In some corners that could easily flip a car over, this one took half asleep. The approach speed didn’t even matter because the brakes are so ridiculously good, you'd have to plug your eyes back to its sockets. Just be mindful that not everyone behind you can shed speed as quickly. How about that sound? I have never driven a car that sounded like it was tearing up its surroundings and shattering the glass of establishments nearby. I imagine that the group of skaters at the Fort had their ears bleed and whipped as I shifted from third to second. It’s a violent noise that you can turn off at the push of a button. When you do, you’ll remember that it has the engine of a Toyota Camry. It is silent. It is also the first button I wouldn't mind destroying.
Deafening and visceral.
Let’s just put it this way. If you’ve longed for the legendary Lotus handling and balance but aren’t willing to sacrifice slaving it away in the heat in the uncompromising nature of an Exige, the Evora is for you. The ride isn’t harsh, the cabin has all the necessities you’ll ever really need from a sports car, and it isn’t at all intimidating to drive. I cannot express how docile and easy it is to drive.

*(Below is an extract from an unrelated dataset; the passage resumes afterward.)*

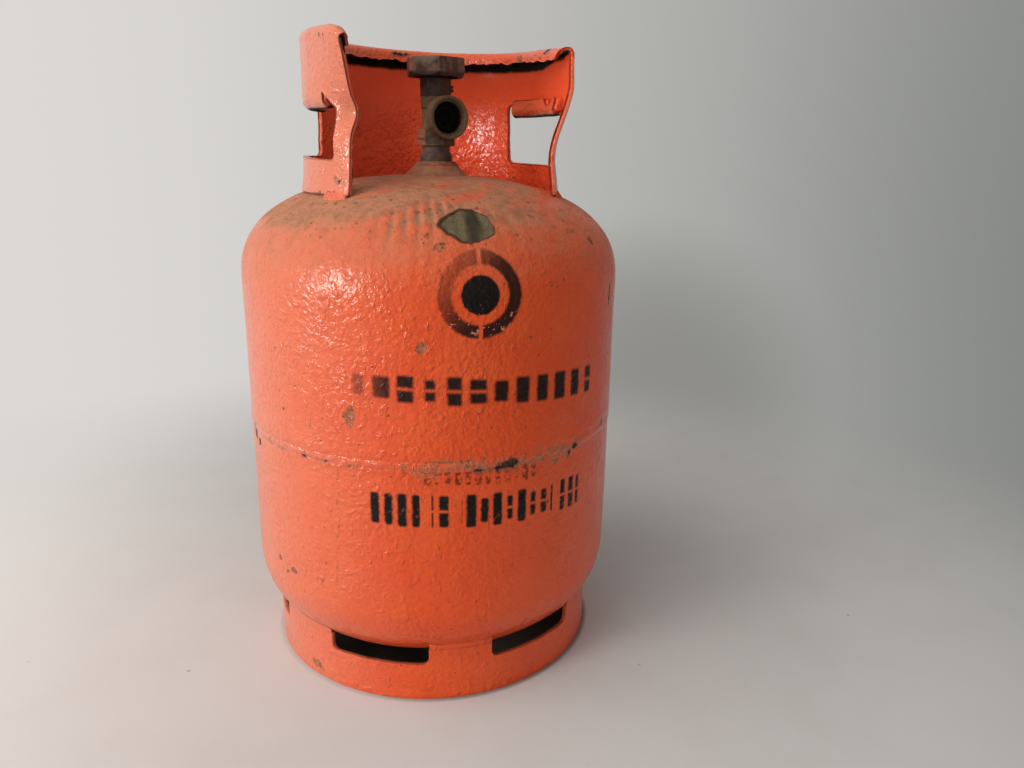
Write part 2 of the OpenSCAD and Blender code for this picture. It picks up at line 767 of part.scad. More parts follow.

It is a thing of beauty. Everyone pulls out their smartphones when you arrive and you truly make their day. It not only makes your heart expand when you fire out of corners in ways you didn’t think was possible, but it spreads happiness and joy to the mundane routinely schedule of people, and on that alone, you should get one. When you do, ask for a manual gearbox. Oh, and don't forget your ear plugs.